Vodka can be made by distilling almost anything with sugar, from apples to corn to potatoes to carrots to milk to wood. But it’s most often made from grains, which are first cooked with filtered water. The resulting “mash" is high in sugars, and is then fermented with yeast, a process which takes about three days. The resulting alcoholic “wash” is separated from the yeast and heated in a container called a “still.” Because alcohol boils at a different temperature from water it can be separated from the water and collected. That is all “distillation” is.

(photo: Martin Knize)
Vodka is usually distilled at least three times. Generally, the more vodka is distilled, the cleaner and smoother the taste. Once distilling is completed, the liquid is then typically filtered through charcoal and purified water is added.

Given vodka’s subtle taste, the type of water used is quite important. Vodkas which aim for a grain-focused flavor will only add water, though it might be distilled extra times. Others mix it up with sugars and sweeteners.

But in any case, it’s then ready to go! Vodka requires no aging.


Vodka has two main categories, traditional (or neutral) and flavored.
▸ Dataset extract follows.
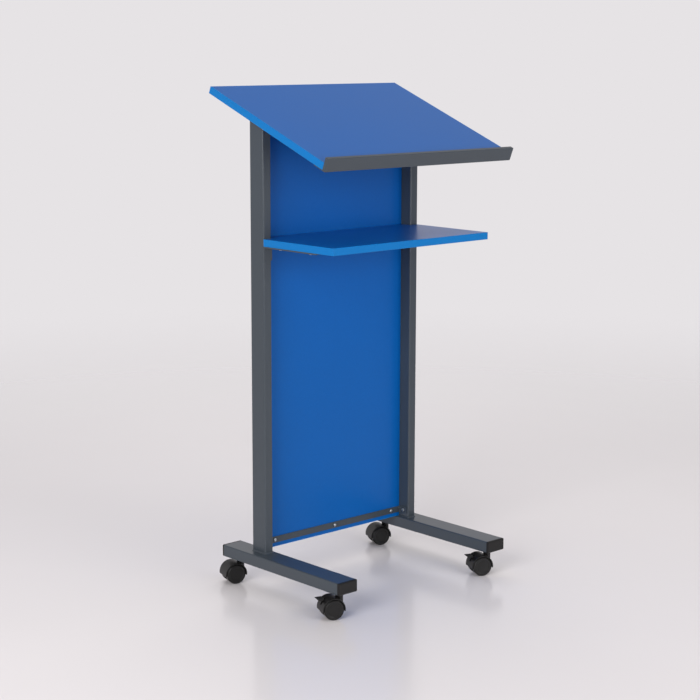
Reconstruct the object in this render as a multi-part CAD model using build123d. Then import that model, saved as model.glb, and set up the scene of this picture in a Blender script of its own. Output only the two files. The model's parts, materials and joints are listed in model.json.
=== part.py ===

Traditional vodkas have no flavoring past the distillation process. That said, they’re not tasteless, though the variations can be subtle.
Raspberry martini 
(photo: Mathilde Langevin)

The terroir, or, the soil, topography and climate the grain or plants were grown in can create quite different flavors, much like wine.

Variations also depend on the distillation process. Purity, an award-winning brand, distills their vodka almost three dozen times. Belvedere, equally award-winning, does it just once, with its own trademark method.

That being said, the difference in these types of vodkas may be more akin to texture than to taste. One might be buttery and silky, the next clear and crisp.

A few sub-categories include:

Wheat Vodkas are ubiquitous, and familiar brands include Ketel One, Absolut, Stolichnaya, Skyy or Grey Goose. These vodkas usually aim for smoothness and clarity, but they depend on the quality and type of wheat. We like American Harvest, out of Idaho, which uses local red winter wheat for a touch of sweetness and a note of vanilla.

Potato Vodkas tend to have a slightly stronger taste. Take Chopin from Poland, Karlsson’s Gold from Sweden or Cold River from Maine. These vodka makers treat the potato as closely as winemakers treat the grape variety and vintage. Potatoes from different years can lead to different varieties in taste, with some experts seeking out obscure vintages. Interestingly, there are almost no Russian potato vodkas.

Corn Vodkas, like Tito’s or Smirnoff, are usually the most flavorless. The type of corn matters here too, but these are often used in cocktails, as they’re usually cheaper than the others.

Other Vodkas are, as we’ve mentioned, made from almost anything. Ciroc is distilled from Grapes, Harvest Spirits from apples, Comb Spirits from honey, Vermont Gold from maple trees and White Vodka from Whey.

Flavored Vodkas, on the other hand, can taste like anything at all. Because vodka is so easy to flavor, the sky’s the limit with esoteric flavors like bacon, salmon or cupcake. While these can be great fun sipped or in cocktails, just beware: you are entering hangover territory.

Cucumber Martini 
(photo: Sven Mieke)

Some experts say good vodka can be enjoyed at room temperature. But most agree that you should store vodka in the freezer for three hours before enjoying. Start drinking it cold, then sip it as it warms up to room temperature. This will slowly bring out the flavors. Either way, avoid ice which will melt and change the taste.

Like other spirits, go for smell first. Remember, good vodka should not smell like alcohol. Try to pick out its unique notes.

A good vodka will have a grainy or creamy odor. Vodka is great with breads, potato dishes, salty dishes, fish, crackers and cheese.

Of course, vodka is also the cocktail drink of choice. While we could easily write a dozen articles about great cocktails, you can’t go wrong with a classic martini. Take 2.5 ounces of vodka and 1.5 ounces of dry vermouth. Shake with ice, stir and strain into a chilled martini glass with an olive… and talk like Sean Connery to your cat the rest of the evening.


As we’ve seen, vodka is a drink that’s easy to misunderstand, likely because we’ve all had bad experiences with cheap vodka. But a good vodka is quite satisfying on its own. The best way to learn about these subtle tastes and aromas is to experiment. Cheers!